Accountability: there is an opportunity to create post-work where managers choose an accountability task so that after the program they are both:

held accountable to the task (why did they not if it was one that they chose to do?)

as well as held accountable to the way of the ‘art’ of holding someone accountable. The question is, how can the proper environment be constructed so that the work to hold individuals accountable is framed within a context of a greater ‘relationship’.
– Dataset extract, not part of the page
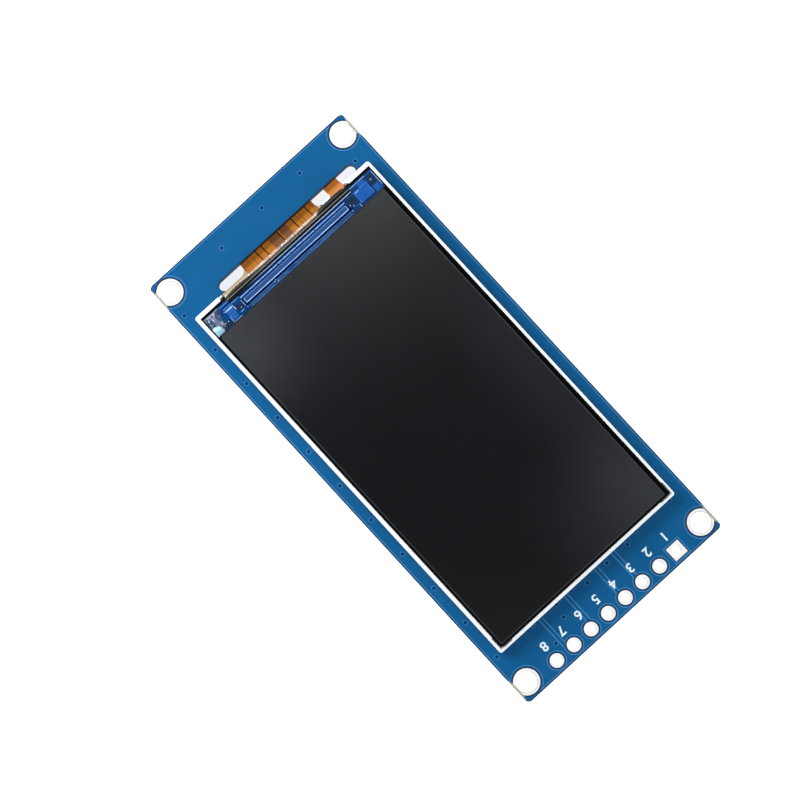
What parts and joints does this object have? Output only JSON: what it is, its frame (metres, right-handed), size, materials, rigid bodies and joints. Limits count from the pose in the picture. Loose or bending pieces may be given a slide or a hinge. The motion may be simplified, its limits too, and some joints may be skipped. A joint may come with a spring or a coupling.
{
  "type": "tft display module",
  "caption": "Small colour display module: bare portrait panel taped to a blue breakout board with corner mounting holes and a row of header holes.",
  "frame": {"origin": "centre of the four mounting holes, on the board's back face", "axes": "+Z out of the display's face, +Y along the board towards the end where the flexes leave the panel, +X to the right seen from the front"},
  "size_m": [0.0288, 0.0618, 0.0043],
  "materials": {
    "solder_mask": "glossy blue solder mask",
    "tinned_copper": "tin-plated copper, smooth",
    "solder": "bright reflowed solder",
    "white_tape": "thin double-sided tape",
    "reflector": "silver-white film",
    "frame_white": "white moulded plastic",
    "clear_acrylic": "clear moulded plate",
    "light_film": "frosted film",
    "shield_black": "black tape",
    "lamp_housing": "white lamp housing",
    "lamp_phosphor": "yellow phosphor",
    "flex_amber": "amber flexible circuit",
    "polarizer_grey": "dark polarizing film",
    "panel_glass": "thin glass over dark metal tracks",
    "silicon": "bare silicon, blue sheen",
    "bond_black": "glossy black bead",
    "clear_sealant": "clear cured silicone",
    "moulded_black": "black moulding compound",
    "capacitor_tan": "tan ceramic",
    "resistor_black": "black glaze on white ceramic"
  },
  "bodies": {
    "root": {"circuit_board": "solder_mask", "mounting_pads": "tinned_copper", "header_pads": "tinned_copper", "mounting_tape": "white_tape", "reflector_film": "reflector", "backlight_frame": "frame_white", "light_guide": "clear_acrylic", "diffuser_film": "light_film", "lower_prism_film": "light_film", "upper_prism_film": "light_film", "light_shield_tape": "shield_black", "backlight_leds": "lamp_housing", "led_windows": "lamp_phosphor", "backlight_flex": "flex_amber", "rear_polarizer": "polarizer_grey", "array_glass": "panel_glass", "colour_filter_glass": "panel_glass", "front_polarizer": "polarizer_grey", "driver_chip": "silicon", "display_flex": "flex_amber", "bond_bead": "bond_black", "corner_sealant": "clear_sealant", "flex_contact_pads": "tinned_copper", "flex_solder_joints": "solder", "regulator_body": "moulded_black", "regulator_leads": "tinned_copper", "backlight_transistor_body": "moulded_black", "backlight_transistor_leads": "tinned_copper", "lead_solder_joints": "solder", "capacitor_bodies": "capacitor_tan", "capacitor_terminals": "tinned_copper", "resistor_bodies": "resistor_black", "resistor_terminals": "tinned_copper", "chip_solder_joints": "solder", "back_part_pads": "tinned_copper"}
  },
  "joints": []
}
Three experiential team-based exercises that may be used within IHHP’s Emotional Intelligence for Personal Leadership, http://www.ihhp.com/personal_lead.htm program to enhance team performance are:

Tanagrams

Leveraging a very engaging and eye opening communication exercise called “Tanagrams”, the focus of this segment will be to help participants get in touch with the importance of communicating from another person’s frame of reference the foundation of Empathy. While building objects using Tanagram shapes, this dynamic exercise requires participants to coach each other from another persons frame of reference. This activity is very revealing and will foster a dialogue into the art of building “Partnerships. Tanagrams ends with group work focused on opportunities to use the learning and application in the workplace.

Crossover

We will break the group into teams of 10. Each team will have the same challenge. Their goal is to break into 2 groups of 5 and line up facing each other on the 11 provided spaces (5 on one side, 5 on the other with the 11th space in the middle) Abiding by a series of rules, each group of 5 must “cross over” to the other side. What seems easy suddenly becomes very complex, and issues of leadership, problem solving and participation/morale quickly become evident.

O Shoot

O Shoot is a dynamic team activity that will challenge the paradigms of what is possible. Broken into teams of eight to twelve, participants will work on a problem until they feel they have “done all that is possible”, only to find out that others have found ways to better their result with less effort and fewer mistakes. By the end of the exercise, all teams will have accomplished what only moments ago they would have deemed “the impossible”. The debrief will focus on the journey, exploring the emotional and intellectual barriers that were self created as well as the behaviors that enabled major breakthroughs.